One belongs to Bryce Harper.

The other belongs to Dave Dombrowski.

Both want the same thing. A championship. Not relevance. Not another competitive summer. A parade.

But they are measuring time differently — and that difference is why a subtle sense of friction hums beneath the surface.

Harper’s clock is personal.

He is 33. That number matters, even if no one frames it that way inside the clubhouse. This is no longer theoretical prime. This is the stretch where elite players understand the cost of every year. You don’t assume more Octobers are coming. You know how hard they are to reach. You know how fragile they are once you get there.

Harper has been close enough to taste it — a pennant, deep runs, late October nights where the margin between legacy and regret is measured in a handful of swings.

He is signed through 2031. On paper, that sounds like security. In reality, it clarifies the timeline. Championships are rarely won in Years 9 through 13 of a deal. They’re won in the middle.

And this is the middle.

Layer another clock on top of that one.

The current collective bargaining agreement expires after the 2026 season. No one can guarantee what 2027 will look like. A lockout is not inevitable. But it is plausible. The sport has already shown it will walk to the edge.

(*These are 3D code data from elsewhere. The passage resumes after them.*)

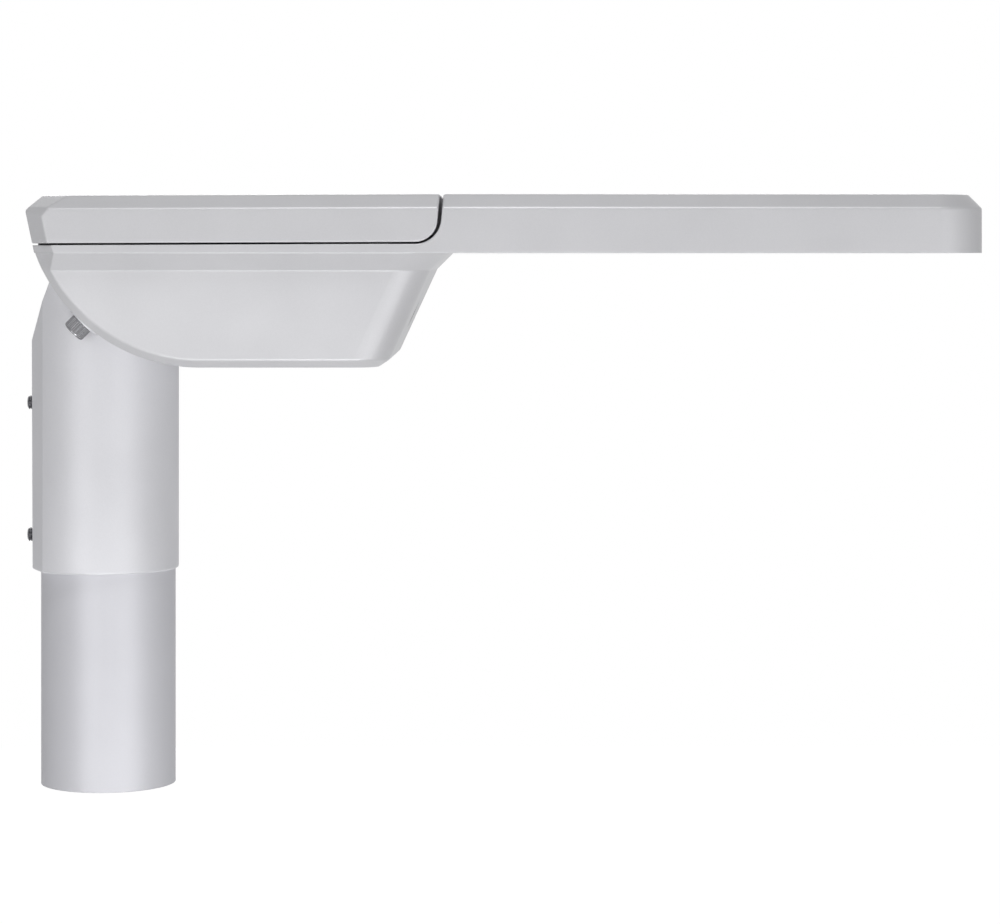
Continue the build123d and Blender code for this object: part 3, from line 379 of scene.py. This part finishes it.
# M8 socket head bolts of the tilt joint, square to the housing's rear cylinder
tiltBolt = {
    "axis": (61.6, 331.4), "faceRadius": 97.4, "angle": 45, "y": 52.0, "headRadius": 6.5, "headHeight": 8.0,
    "socketRadius": 3.46, "socketDepth": 4.0, "knurls": 36, "knurlDepth": 0.28, "shankRadius": 4.0,
    "reach": 14.3, "pitch": 1.25, "threadDepth": 0.55, "threadStart": 0.5, "rowsPerTurn": 6, "steps": 144,
}


def headRows(look, thread):
    top, radius, socket = look["headHeight"], look["headRadius"], look["socketRadius"]
    grip = knurlShape(look["knurls"], look["knurlDepth"])
    rows = [(0.05, top - look["socketDepth"] - 0.8, hexShape), (socket * 0.9, top - look["socketDepth"], hexShape),
            (socket, top - look["socketDepth"], hexShape), (socket, top - 0.35, hexShape),
            (socket + 0.45, top, hexShape), (radius - 1.0, top, roundShape), (radius - 0.5, top - 0.14, roundShape),
            (radius - 0.14, top - 0.5, roundShape), (radius - 0.05, top - 1.0, roundShape),
            (radius, top - 1.3, grip), (radius, 0.9, grip), (radius - 0.1, 0.6, roundShape),
            (radius - 0.5, 0.0, roundShape), (look["shankRadius"], 0.0, roundShape)]
    start, perTurn = look["threadStart"], look["rowsPerTurn"]
    turns = int((look["reach"] - start) / look["pitch"])
    for row in range(turns * perTurn):
        rows.append((look["shankRadius"], -start - row * look["pitch"] / perTurn, thread))
    rows.append((look["shankRadius"] - 0.9, -look["reach"] + 0.1, roundShape))
    return rows


def tiltBoltPlaces(look):
    turn = math.radians(look["angle"])
    outward = Vector((-math.sin(turn), 0, -math.cos(turn)))
    seat = Vector((look["axis"][0], 0, look["axis"][1])) + outward * look["faceRadius"]
    return [aimed(seat + Vector((0, side * look["y"], 0)), outward) for side in (-1, 1)]


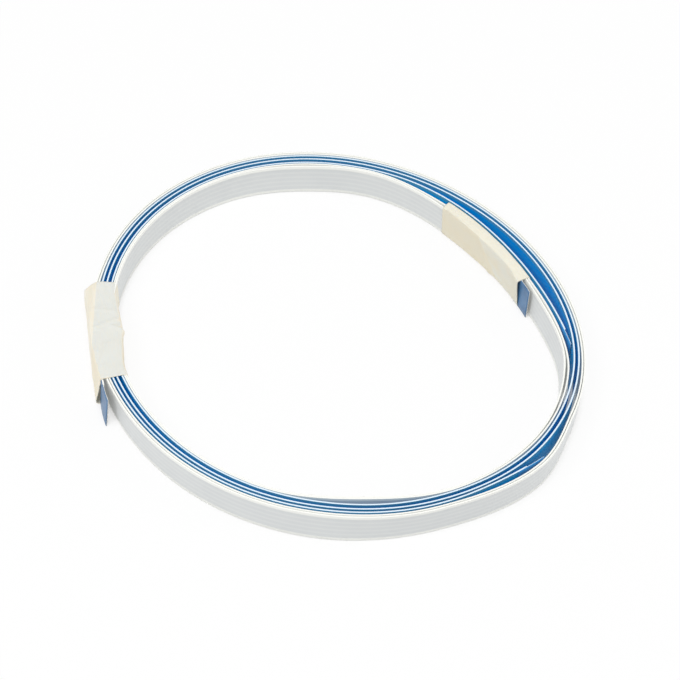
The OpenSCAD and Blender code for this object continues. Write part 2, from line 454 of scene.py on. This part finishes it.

If 2027 disappears — even partially — Harper doesn’t just lose games. He loses one of the last fully guaranteed elite seasons of his career.

That isn’t drama. That’s math.

Suddenly, 2026 is not a bridge. It’s the moment in a landscape that may not remain certain.

Harper is chasing certainty.

Across the organizational structure, Dombrowski is protecting flexibility.

Those are not the same mission.

Dombrowski heard the criticism this winter. That the Phillies did not make the headline acquisition. That they ran back too much of the same roster. That standing still in a competitive National League is the same as falling behind.

But his restraint was not accidental. It was evaluative.

The veteran core remains intact — Harper, Schwarber, Realmuto, Nola. But the next layer is pressing for oxygen. Arms with upside. Position players with tools. Cost-controlled talent that could either reinforce this window or extend it.

Dombrowski has built champions before. He understands urgency. He also understands depletion. He has seen what happens when you trade tomorrow for today too often.

And if 2027 brings labor turbulence, depth and payroll flexibility will matter even more.

So while Harper is focused on maximizing what is guaranteed, Dombrowski is balancing what is immediate with what is sustainable.

That divergence does not equal dysfunction. But it does create energy.

In a clubhouse built to win now, patience can feel like hesitation. When a superstar senses time accelerating and the front office signals evaluation, even subtly, it produces a low-grade tension.

Not anger.

Not division.

Just two clocks ticking at different speeds.

Harper’s leadership — even without theatrics — carries urgency. The expectation is performance now. Not projection. Not promise. If young players are given opportunity, they must contribute immediately. There is no developmental grace period on a contender anchored by veterans in their thirties.

Dombrowski’s philosophy preserves options. If the prospects hit, the Phillies extend their window organically. If they stall, the club retains the capital to act in July. Flexibility is leverage.

The season will determine which clock grows louder.

If internal growth materializes, Dombrowski’s patience will look disciplined. If it doesn’t, Harper’s urgency will feel prophetic — and the pressure to act will escalate quickly.

Championship windows rarely close because everyone disagreed about the goal.

They close because time was measured differently.

The Phillies are trying to make urgency and sustainability overlap just long enough to matter.

Until they do, that faint sense of friction will remain.

Not because they don’t agree on winning.

But because they feel time differently — and in baseball, time is the one opponent no roster can defeat.